L’Éternité par les Astres

L’univers tout entier est composé de systèmes stellaires. Pour les créer, la nature n’a que cent corps simples à sa disposition. Malgré le parti prodigieux qu’elle sait tirer de ces ressources et le chiffre incalculable de combinaisons qu’elles permettent à sa fécondité, le résultat est nécessairement un nombre fini, comme celui des éléments eux-mêmes, et pour remplir l’étendue, la nature doit répéter à l’infini chacune de ses combinaisons originales ou types. Tout astre, quel qu’il soit, existe donc en nombre infini dans le temps et dans l’espace, non pas seulement sous l’un de ses aspects, mais tel qu’il se trouve à chacune des secondes de sa durée, depuis la naissance jusqu’à la mort. Tous les êtres répartis à sa surface, grands ou petits, vivants ou inanimés, partagent le privilège de cette pérennité.
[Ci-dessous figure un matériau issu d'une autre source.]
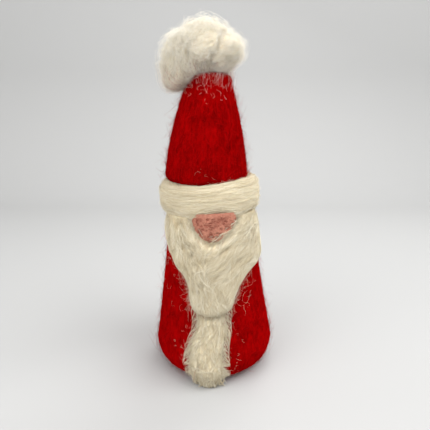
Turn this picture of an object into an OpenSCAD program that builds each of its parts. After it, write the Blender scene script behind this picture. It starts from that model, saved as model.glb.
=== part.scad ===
// Needle-felted tomte: a wool cone in a red coat, with a red hat, a wound brim,
// a nose, a beard of three locks, a white coat trim and a loose wool pompom.
// Millimetres, +Z up, front of the figure towards -Y, floor at z = 0.

/* [Body] */
// Height of the red coat, from the floor to the hat
body_h = 80; // [64:1:104]
// Widest radius of the coat, just above the floor
body_r = 25; // [20:0.5:32]
// Radius of the coat where the hat begins
neck_r = 15.8; // [13:0.1:19.5]
// Rounding radius of the coat's lower edge
edge_r = 11; // [7:0.5:14]
// Flare of the coat towards the floor, 1 is a straight cone
flare = 1.25; // [1:0.05:1.6]
// Thickness of the dyed wool over the core wool
coat_t = 2.5; // [1.5:0.1:3.5]
// How far the felt pad's rim stays inside the flat foot
pad_inset = 1.5; // [0.5:0.1:3]
// Radius of the core's crown, which the hat is felted onto
crown_r = 8.5; // [6:0.1:9]
// Height of that crown
crown_h = 6; // [4:0.5:10]
// Lean of the whole figure towards -X, in degrees
lean = 1.6; // [0:0.1:3]

/* [Hat] */
// Height of the hat
hat_h = 42; // [34:0.5:56]
// How much wider the hat is than the coat's neck, on each side
hat_over = 0.5; // [0:0.1:2]
// Radius of the hat where its tip begins to round
hat_tip_r = 8.4; // [6:0.1:10]
// Height of the rounded tip
hat_tip_h = 4.5; // [3:0.5:7]
// Rounding radius of the hat's rim
hat_edge_r = 3; // [1.5:0.1:4]
// Tilt of the hat back towards +X, in degrees
hat_tilt = 3.5; // [0:0.1:6]
// Sideways set of the hat on the neck
hat_shift = -1.3; // [-2:0.1:1]

/* [Brim] */
// Height of the wound roving
brim_h = 13.4; // [9:0.1:18]
// How far the roving stands out from the hat and coat
brim_t = 3.6; // [2.5:0.1:6]
// How far the roving covers the hat above the coat's top
brim_over_hat = 1; // [0.5:0.1:4]

/* [Nose] */
// Width of the nose
nose_w = 17; // [12:0.5:21]
// Height of the nose below the brim
nose_drop = 9; // [6:0.5:12]
// How far the nose stands out from the coat
nose_out = 3.6; // [2:0.1:5]
// Direction of the nose round the body, 0 is straight ahead
nose_turn = 6.5; // [-10:0.5:10]

/* [Beard and trim] */
// Height of the beard's tip above the floor
beard_tip_z = 31.5; // [26:0.5:40]
// Thickness of the beard's side locks
lock_t = 3; // [2:0.1:4]
// Thickness of the beard's middle lock
bib_t = 4.6; // [3:0.1:6]
// Width of the coat trim
trim_w = 13.2; // [9:0.5:20]
// Thickness of the coat trim
trim_t = 3; // [2:0.1:4]
// How far the trim runs up under the beard
trim_tuck = 5; // [3:0.5:8]

/* [Pompom] */
// Width of the pompom from side to side
pompom_w = 31; // [24:0.5:38]
// Height of the pompom from its hanging tuft to its top
pompom_h = 27.5; // [22:0.5:34]
// Sideways set of the pompom on the hat's tip
pompom_shift = -1.9; // [-3:0.1:1]

/* [Hidden] */
$fn = 64;

gap = 0.1;             // clearance between two pieces of wool that lie on each other
big = 400;             // side of the blocks that cut away a half space
edge_steps = 8;        // straight runs in a rounded edge
side_steps = 12;       // straight runs in a curved side
egg_steps = 22;        // straight runs in half the outline of an egg
beard_rows = 28;       // rows of faces along the whole beard
trim_edge_rows = 8;    // rows of faces along the trim where it goes round the lower edge
trim_side_rows = 10;   // rows of faces along the trim above that
patch_columns = 14;    // columns of faces across a lock of beard or the trim
pinch = 0.5;           // least width of a lock at its end, in degrees
thin = 0.7;            // thickness of a lock at its edge
trim_hidden_t = 1.4;   // thickness of the trim where the beard lies over it
trim_shade = 2.5;      // how far below the beard's tip the trim starts to thin
trim_low = -0.68;      // where the trim ends on the lower edge: 0 is its top and -1 its bottom
seam = 0.3;            // how far a side lock stays back from the line it shares, in degrees
hat_flare = 1.18;      // how the hat widens towards its rim, 1 is a straight cone
nose_blunt = 0.7;      // bluntness of the nose's point, 1 is a half ellipse
hat_rim_t = 0.6;       // thickness of the hat's coat at the very rim
brim_tuck = 2;         // how far the roving reaches in over the coat's top edge
red = "firebrick";
cream = "cornsilk";
undyed = "wheat";
skin = "rosybrown";

foot_r = body_r - edge_r;           // flat part of the coat's underside
pad_r = foot_r - pad_inset;
foot_sink = foot_r * sin(lean);     // how far the lean lifts one side of the foot
core_neck_r = neck_r - coat_t;
hat_r = neck_r + hat_over;
hat_skirt = (hat_r - hat_edge_r) * sin(hat_tilt);
brim_top = body_h + brim_over_hat;
brim_bottom = brim_top - brim_h;
brim_seat_r = max(hat_r, coat_r(brim_bottom));
brim_r = brim_seat_r + brim_t;
beard_top_z = brim_bottom - gap;
nose_z = brim_bottom + 0.5;
nose_r = nose_w / 2;
nose_half_h = nose_drop / sqrt(1 - pow(1 - nose_out / nose_r, 2 / nose_blunt));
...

La terre est l’un de ces astres. Tout être humain est donc éternel dans chacune des secondes de son existence. Ce que j’écris en ce moment dans un cachot du fort du Taureau, je l’ai écrit et je l’écrirai pendant l’éternité, sur une table, avec une plume, sous des habits, dans des circonstances toutes semblables. Ainsi de chacun.